Breakfast was a weekend thing for Mary and me, at least until the whole era of weight loss began. Though we still get up early on occasion, and still eat too much for fun, it’s now more disciplined – we’ve become warriors of the chronically hungry, we are fighting for our fitness. It’s like being in a church built for a cold and withholding god, or just a regular church with bad wafers and cloistered people telling you how to live.

With the season changing to sweater weather and an easier way to hide the fat, it is even more of a treat to eat breakfast out – and the cold firms you up and reduces the jiggles when you walk back to the car of shame and go home.

Los Gatos Café is a favorite -- the potatoes are to die for, the bacon crisp, and they offer a bakery item with every meal.
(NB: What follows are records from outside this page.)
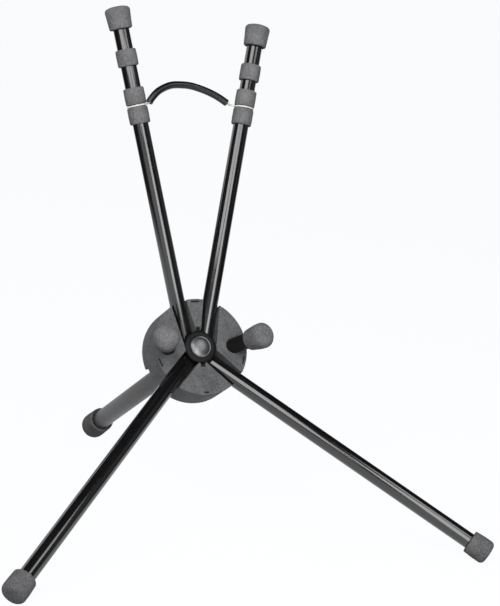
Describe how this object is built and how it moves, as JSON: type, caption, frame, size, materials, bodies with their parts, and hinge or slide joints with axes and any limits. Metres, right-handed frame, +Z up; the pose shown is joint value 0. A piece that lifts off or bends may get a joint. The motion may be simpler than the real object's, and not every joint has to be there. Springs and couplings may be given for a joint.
{
  "type": "alto saxophone stand",
  "caption": "Folding floor stand for an alto saxophone: slotted hinge head with two ringed arms, bell pegs, front legs that fold back, and a fixed rear leg.",
  "frame": {"origin": "on the floor, in the middle of the stand's bounding box", "axes": "+Z up, +Y from the front feet towards the rear foot, +X to the right of someone facing the bell pegs"},
  "size_m": [0.4994, 0.5127, 0.5111],
  "materials": {
    "gloss_black": "gloss",
    "black_plastic": "satin",
    "head_plastic": "fine grain",
    "grey_paint": "satin",
    "grey_rubber": "matte",
    "sleeve_rubber": "satin",
    "zinc_steel": "satin",
    "white_string": "twisted",
    "brake_fibre": "matte"
  },
  "bodies": {
    "head": {"head_body": "head_plastic", "back_cover": "head_plastic", "shell_screw_top": "zinc_steel", "shell_screw_right": "zinc_steel", "shell_screw_bottom": "zinc_steel", "shell_screw_left": "zinc_steel", "rear_leg_screw": "zinc_steel", "peg_screw_left": "zinc_steel", "peg_screw_right": "zinc_steel", "hub": "black_plastic", "hub_cap": "black_plastic", "cap_badge": "gloss_black", "hub_bolt": "zinc_steel", "hub_nut": "zinc_steel", "rear_leg_plug": "black_plastic", "rear_leg_tube": "grey_paint", "rear_foot": "grey_rubber", "peg_stem_left": "black_plastic", "peg_stem_right": "black_plastic", "peg_cap_left": "grey_rubber", "peg_cap_right": "grey_rubber", "hinge_pin_arm_left": "zinc_steel", "hinge_pin_arm_right": "zinc_steel", "hinge_pin_leg_left": "zinc_steel", "hinge_pin_leg_right": "zinc_steel", "friction_washer_arm_left": "brake_fibre", "friction_washer_arm_right": "brake_fibre", "friction_washer_leg_left": "brake_fibre", "friction_washer_leg_right": "brake_fibre"},
    "arm_left": {"arm_left_tube": "gloss_black", "arm_left_knuckle": "black_plastic", "arm_left_rivet": "zinc_steel", "arm_left_cap": "grey_rubber", "arm_left_ring_upper": "grey_rubber", "arm_left_ring_middle": "grey_rubber", "arm_left_ring_lower": "grey_rubber", "cord_loop_left": "white_string", "cord_sleeve": "sleeve_rubber", "cord_string_left": "white_string", "cord_string_right": "white_string"},
    "arm_right": {"arm_right_tube": "gloss_black", "arm_right_knuckle": "black_plastic", "arm_right_rivet": "zinc_steel", "arm_right_cap": "grey_rubber", "arm_right_ring_upper": "grey_rubber", "arm_right_ring_middle": "grey_rubber", "arm_right_ring_lower": "grey_rubber", "cord_loop_right": "white_string"},
    "leg_left": {"leg_left_tube": "gloss_black", "leg_left_knuckle": "black_plastic", "leg_left_rivet": "zinc_steel", "leg_left_foot": "grey_rubber"},
    "leg_right": {"leg_right_tube": "gloss_black", "leg_right_knuckle": "black_plastic", "leg_right_rivet": "zinc_steel", "leg_right_foot": "grey_rubber"}
  },
  "joints": [
    {"name": "arm_left_fold", "type": "hinge", "parent": "head", "child": "arm_left", "pos_m": [-0.01126, -0.02874, 0.1815], "axis": [-0.978, -0.1003, -0.1829], "range_deg": [0, 106], "deforming": ["cord_sleeve", "cord_string_left", "cord_string_right"]},
    {"name": "arm_right_fold", "type": "hinge", "parent": "head", "child": "arm_right", "pos_m": [0.01126, -0.02874, 0.1815], "axis": [-0.978, 0.1003, 0.1829], "range_deg": [0, 106]},
    {"name": "leg_left_fold", "type": "hinge", "parent": "head", "child": "leg_left", "pos_m": [-0.01108, -0.04142, 0.1584], "axis": [0.7059, -0.3407, -0.621], "range_deg": [0, 106]},
    {"name": "leg_right_fold", "type": "hinge", "parent": "head", "child": "leg_right", "pos_m": [0.01108, -0.04142, 0.1584], "axis": [0.7059, 0.3407, 0.621], "range_deg": [0, 106]}
  ],
  "couplings": [
    {"joint": "arm_right_fold", "follows": "arm_left_fold", "ratio": 1}
  ]
}
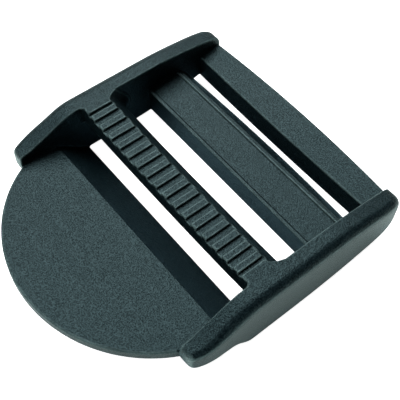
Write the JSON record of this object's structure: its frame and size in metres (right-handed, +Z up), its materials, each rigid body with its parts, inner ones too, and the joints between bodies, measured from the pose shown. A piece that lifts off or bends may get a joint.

The seating is tight, lots of people have disposable income, kids, and the wish to be served by others – it’s Los Gatos.

We arrive and are seated next to a standard four-person family. I immediately notice the boy opening a plastic baggie of Mushrooms and then dumping them on the Table. The boy is young and looks it. The mushrooms are dried and stringy – I know exactly what they are.

The mom and dad are talking to each other and the sister is reading a Harry Potter library book. They arrived before us but have ordered and are awaiting their food. I’m amused, but jaded, and look down to my menu out of habit, I already know what I’m getting – if I was Schrödinger’s cat, I’d be dead, and you’d know it. I’ve become predictable, my growth rings are static.

I order, then look back to the table with the boy – the plastic bag is still there, but now he is playing with miniature star war figures.  There is no sign that the mushrooms were ever there.

As my meal arrives, I glance back at the table several times, but nothing changes. Everyone in the room is acting out their own behaviors as I watch -- the eaters eat, the standers wait, the full of food ask what tip to leave from their spouses. Nothing changes, not the speed of time and not the clarity of the room – It just is as it always is – the only variable is me, and I think – when I’m gone, will anything ever move again?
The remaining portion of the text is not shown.